Produced as a charity book by Steve Berry, in aid of Alzheimer's Research UK, with beautiful illustrations by Ben Morris, `Behind the Sofa' is indeed the most heartfelt book for any Whovian. For the Whovian inside anyone who has watched an episode of Doctor Who. For the Whovian who collects TARDISes and daleks. For the Whovian who goes to Comic Cons and cosplays. For the Whovian who has met the Doctor and for those who have not. For the Whovian who has acted in Doctor Who. For the Whovian who writes or has written an episode of Doctor Who, a Doctor Who book or Doctor Who music. And lastly, for the Whovian who hid behind the sofa as a kid.

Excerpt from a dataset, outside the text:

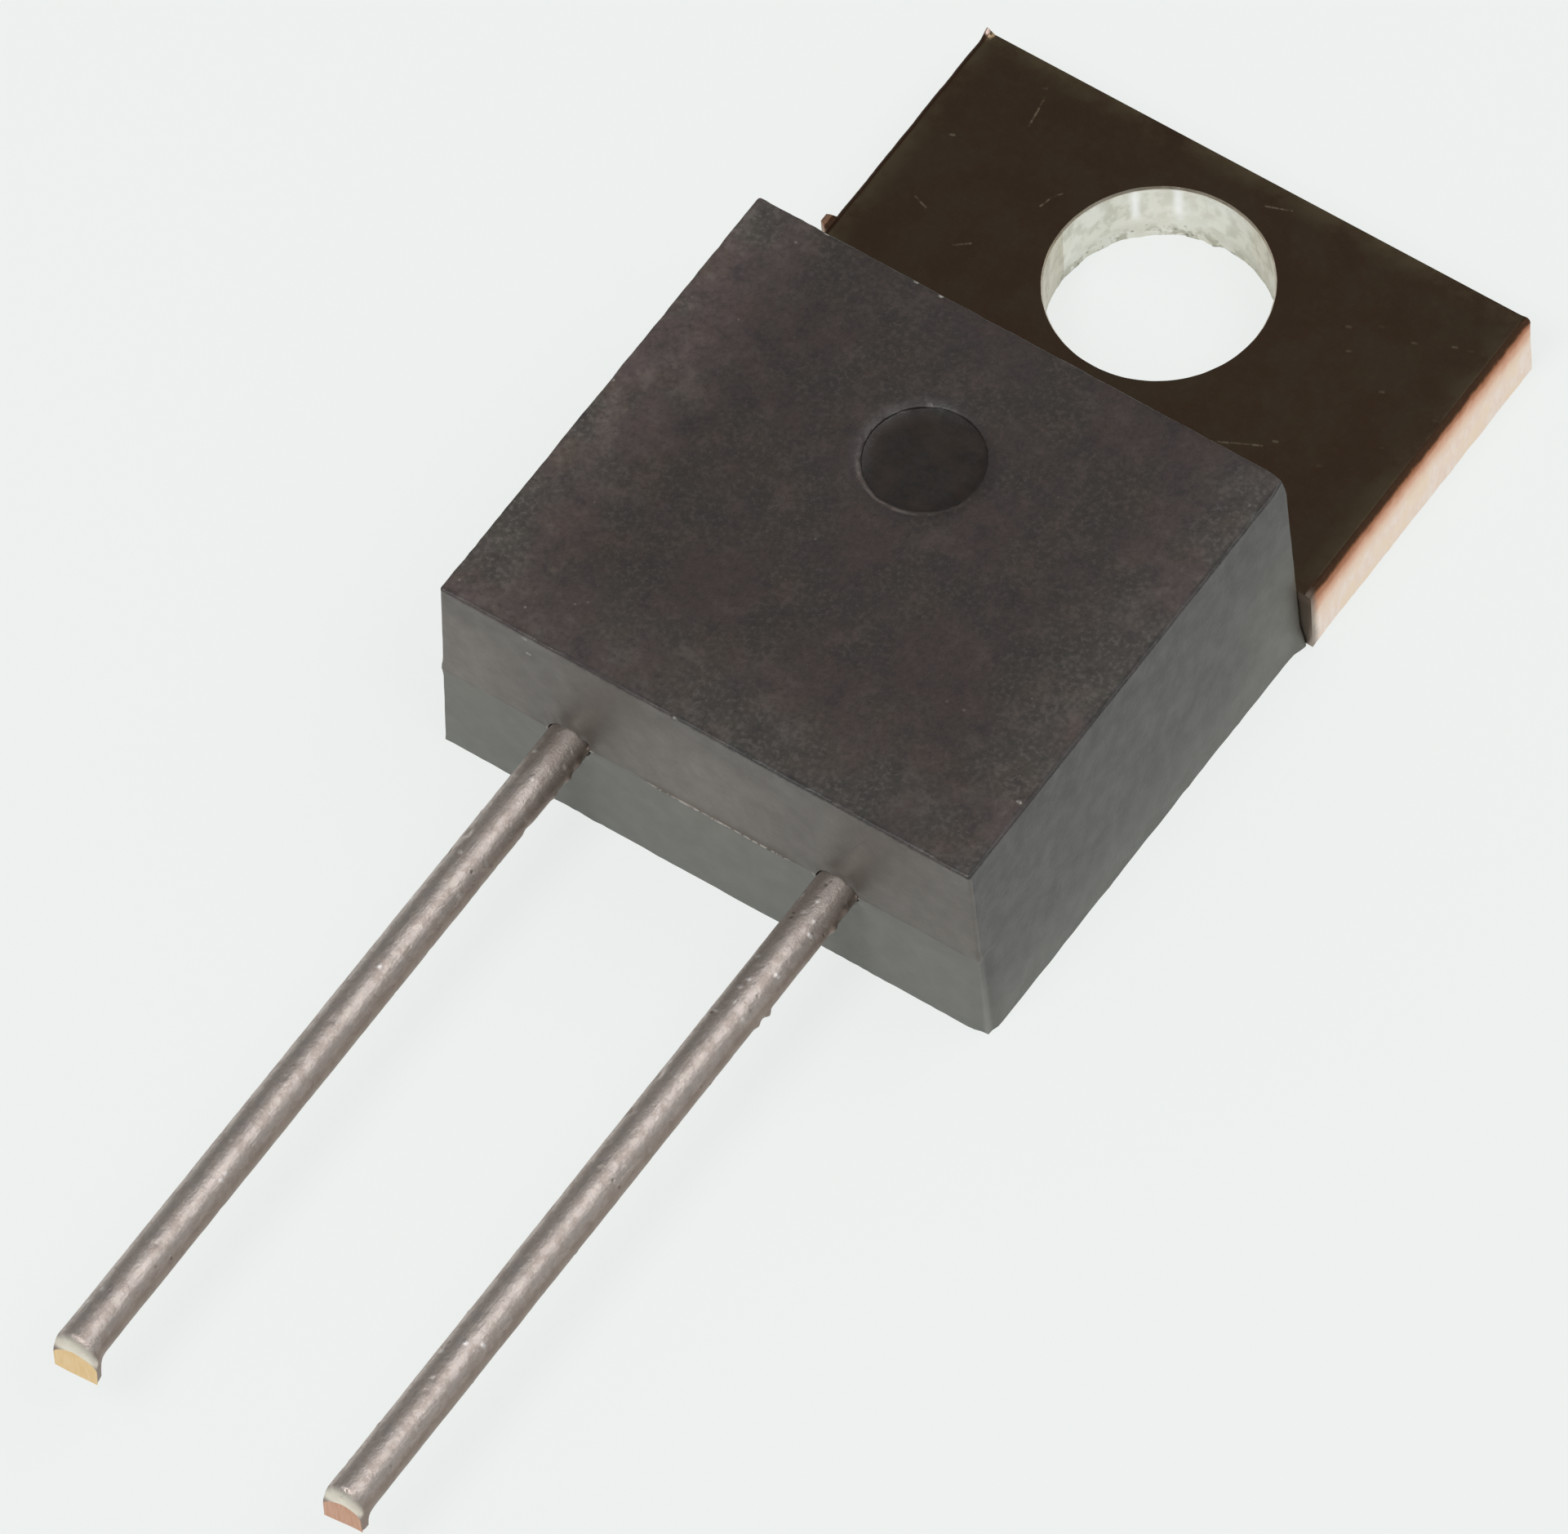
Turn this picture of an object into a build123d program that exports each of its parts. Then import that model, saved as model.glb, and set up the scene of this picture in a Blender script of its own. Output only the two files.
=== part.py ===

On a personal note; I may not remember being scared of the daleks when I was three. And due to some wibbly wobbly timey wimey screening of Doctor Who episodes where I live (I'm currently based in Singapore), I vaguely remember my first reintroduction episode of the new series. I reckon it was either `The Lazarus Experiment' or `Rise of the Cyberman', because I have this image of David Tennant in a tuxedo. Perhaps, my early most memorable episode and scene was in `Rose', when the Doctor was describing the turn of the earth to her. That, and `The End of the World', when Rose describes planet Earth dying and no one noticing it, and later the Doctor saying the same of Gallifrey. I guess I fell in love with RTD's concept of the lonely time lord. To date, there are other memories I've had of, as I like to affectionately call, 'Doctor Ooo', that I will treasure like a fob watch of `memories'. The Doctor Who Symphonic Spectacular. Doomsday. Twitter. The Doctor Who Fan Orchestra. The AbsoluteDTfangirls and the Christmas project. The tears and smiles. And the many friends I've met along the way.

They're like this book. Timeless and time lord; though regenerated, always the same.